Because Blu-rays play back at 24fps, they sometimes struggle to play with total smoothness on 60 Hz TVs like the TCL 6 Series. During the movie's shaky, jarring plane crashes and action scenes, there were times I found myself distracted by blurring and juddering, especially during trickier camera pans.
It's a nitpick, however. Unless you're extremely sensitive to motion drawbacks, you probably won't take any issue with the TV's motion performance. Still, maybe 2019 will yield a 60/120 Hz variant option in this lineup instead of different remote controls.

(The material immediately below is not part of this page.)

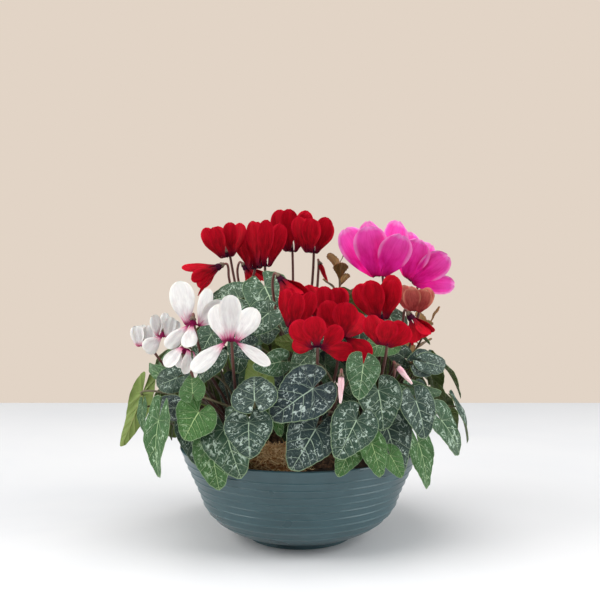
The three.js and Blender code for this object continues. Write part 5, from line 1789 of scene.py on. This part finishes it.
# Focal length and horizon fitted to the photo, in its pixels
FOCAL_PIXELS = 841
IMAGE_PIXELS = 600
HORIZON_ROW = 265
CAMERA_PLACE = (0, -0.96, 0.305)
SENSOR_WIDTH = 36


def put(name, data, place=(0, 0, 0)):
    thing = bpy.data.objects.new(name, data)
    thing.location = place
    bpy.context.scene.collection.objects.link(thing)
    return thing


def make_floor():
    mesh = bpy.data.meshes.new("floor")
    mesh.from_pydata(FLOOR_CORNERS, [], [[0, 1, 2, 3]])
    mesh.materials.append(floor_material())
    floor = put("floor", mesh)


def make_light(name, place, target, size, power, colour):
    light = bpy.data.lights.new(name, "AREA")
    light.shape = "RECTANGLE"
    light.size, light.size_y = size
    light.energy = power
    light.color = colour
    lamp = put(name, light, place)
    lamp.rotation_euler = (Vector(target) - Vector(place)).to_track_quat("-Z", "Y").to_euler()


def make_world():
    """The lens sees a warm wall; the light that fills the shadows is dimmer and neutral."""
    world = bpy.data.worlds.new("studio")
    world.use_nodes = True
    nodes, links = world.node_tree.nodes, world.node_tree.links
    wall = nodes["Background"]
    wall.inputs["Color"].default_value = (*srgb(*WALL_COLOUR), 1)
    fill = nodes.new("ShaderNodeBackground")
    fill.inputs["Color"].default_value = (*FILL_COLOUR, 1)
    fill.inputs["Strength"].default_value = FILL_STRENGTH
    choice = nodes.new("ShaderNodeMixShader")
    links.new(nodes.new("ShaderNodeLightPath").outputs["Is Camera Ray"], choice.inputs[0])
    links.new(fill.outputs[0], choice.inputs[1])
    links.new(wall.outputs[0], choice.inputs[2])
    links.new(choice.outputs[0], nodes["World Output"].inputs["Surface"])
    bpy.context.scene.world = world
    bpy.context.scene.view_settings.view_transform = "Standard"


def make_camera():
    lens = bpy.data.cameras.new("camera")
    lens.sensor_width = SENSOR_WIDTH
    lens.lens = FOCAL_PIXELS / IMAGE_PIXELS * SENSOR_WIDTH
    lens.shift_y = (HORIZON_ROW - IMAGE_PIXELS / 2) / IMAGE_PIXELS
    lens.clip_end = 50
    camera = put("camera", lens, CAMERA_PLACE)
    camera.rotation_euler = (math.pi / 2, 0, 0)
    bpy.context.scene.camera = camera


make_floor()
for light in LIGHTS:
    make_light(*light)
make_world()
make_camera()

And one weird little thing
While watching Netflix content, I can't for the life of me find any way to turn off the info panel at the upper left of the screen, where it displays the video time, streaming rate, and resolution. I'm sure TCL and/or Netflix will hammer this out by the time the TV is available to buy (and if anybody knows, please comment).
Should You Buy It?
Absolutely—if you don't mind a few tiny flaws
There are only a handful of reasons not to grab the 6 Series, that I can think of. If you're looking for a hyper-premium HDR experience (either 1,200+ nits brightness/OLED); if you're extremely sensitive to motion/judder issues during 24fps content; if you want something even bigger than 65 inches (or smaller than 55 inches); or if you can find a better value on a higher-end 2017 model right now.
Otherwise, hot damn, TCL has something serious here. The HDR isn't mind-blowing, but it's amazing for these price points, especially with how new the format is. Getting a 65-inch Roku TV for $999 is already a heck of a bargain—but this one also performs like a beast, and everyone but the pickiest viewers is going to absolutely love it.
While I can't say this is 2018's best value until we get some other contenders into the lab for testing—it's just too early in the year—it's very high in the running already. If you were drooling over the $650 55-inch TCL P Series last year but wanted something bigger, the 65-inch TCL 6 Series is a dream come true.